The death penalty provokes in us dreadfully conflicted feelings, beginning with recognition of the need for a fair procedure in determining guilt and imposing punishment. Like Francis Bacon four centuries ago, we know that “revenge is a kind of wild justice, which the more man’s nature runs to, the more ought law to weed it out.” Thus we recoil from lynch law, either in fact (Leo Frank and Emmett Till) or in fiction ( The Ox-Bow Incident ).
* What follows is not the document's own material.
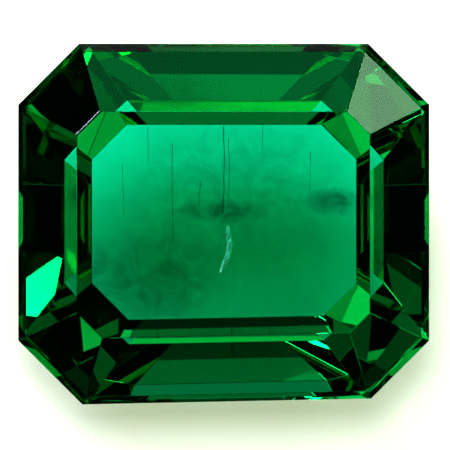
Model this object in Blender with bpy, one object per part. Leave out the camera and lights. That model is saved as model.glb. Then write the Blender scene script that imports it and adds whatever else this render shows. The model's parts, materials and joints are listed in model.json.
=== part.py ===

Yet even as we insist on due process, we express impatience with the inhibitions that fair procedure imposes. In part an appellate court’s role is to restrain the mob spirit; still, what judges see as ensuring constitutional and legal rights, the public and the victim’s family often denounce as legal technicalities. Certainly, when a client’s life is at stake, a good, honest lawyer will try every available argument, just as Storti’s did. Hope does ever bloom; remember, too, what Samuel Johnson once advised Boswell: “An argument which does not convince yourself, may convince the judge to whom you urge it.” It was also Johnson who said, “When a man knows he is to be hanged in a fortnight, it concentrates his mind [and, one might add, his lawyer’s mind] wonderfully.”
Counsel’s ingenuity and desperate effort do not always sit well with the appellate courts. Justice Brewer’s impatience with Storti has found echoes in our own time, when Supreme Court justices have expressed similar unhappiness with not only defendants and lawyers but also some lower court judges. Nonetheless the Court as an institution and the justices themselves have found the implications of the death penalty not so easy to fathom. Furman v. Georgia , the 1972 decision that for a time eliminated executions in this country, produced no fewer than nine separate opinions, one per justice: five concurring with the one-page anonymous per curiam order, four dissenting. Two of the “majority” justices thought the death penalty cruel and unusual punishment per se; the others thought it unconstitutionally disparate in its effects: Most of those executed were poor, young, ignorant, and perhaps the victims of racial discrimination.
If, as storti’s attorneys suggested, the mere causing of mental pain amounted to “cruel and unusual” punishment, no form of execution could ever pass constitutional muster.
Eight years later, when the Massachusetts Supreme Judicial Court struck down the commonwealth’s new Furman -shaped death penalty statute, it condemned the psychological agony inherent in the punishment, directly refuting Holmes’s tough words to Storti. “Mental pain,” Chief Justice Edward Hennessey wrote, quoting Justice Brennan in Furman , “is an inseparable part of our practice of punishing criminals by death, for the prospect of pending execution exacts a frightful toll during the inevitable long wait between the imposition of sentence and the actual infliction of death.” Of course, part of the waiting period results from the drawnout appellate process.